Going beyond regular expressions I began to think about how I would need to store information in variables during the match. Each pattern definition would need to be something almost code-like, and not just data. Lisp's S-Expressions, I hear, are great at the whole code-as-data / data-as-code thing, so I started thinking about some kind of S-Expression-based DSL. Something like:
(pattern (
(cap-len a (n-of 0+ " "))
(n-of 1 +)
(cap-len b (n-of 1+ -))
(n-of 1 +)
(n-of 0+ " ")
(n-of 1 "\n")
(n-of a " ")
...
However, as I began to think about more complex patterns I soon realised that such a DSL would need not just variables, but also branches, loops and subroutines. This was well into "code" territory.
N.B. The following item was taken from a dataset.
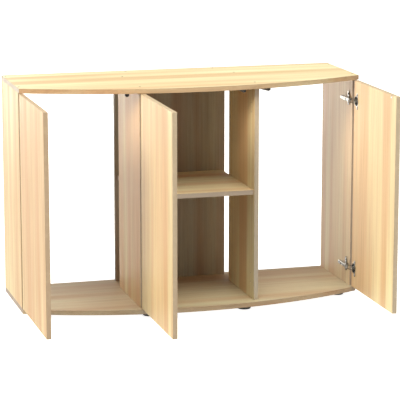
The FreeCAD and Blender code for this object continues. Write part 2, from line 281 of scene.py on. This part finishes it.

I concluded that I might as well just use Python itself to specify pattern definitions. It's powerful, concise, and I could use generator functions as a convenient way to hold state information between each character processed.
The pattern definitions I've ended up with aren't exactly the elegant creatures I'd initially hoped for, and adding new patterns is a more involved process than I'd like it to be. The rectangle box definition, for example, is 134 lines of fairly baffling Python code. It could be worse, I suppose, but I definitely consider this to be Ascidia's dirty little secret.
I don't really think Ascidia is "done" yet, as there are lots more features I'd like to add, but it's in a functioning state and I don't have any plans to work on it in the immediate future. It was a fun project and, despite its shortcomings I've found it to be one of the more useful tools I've created for myself.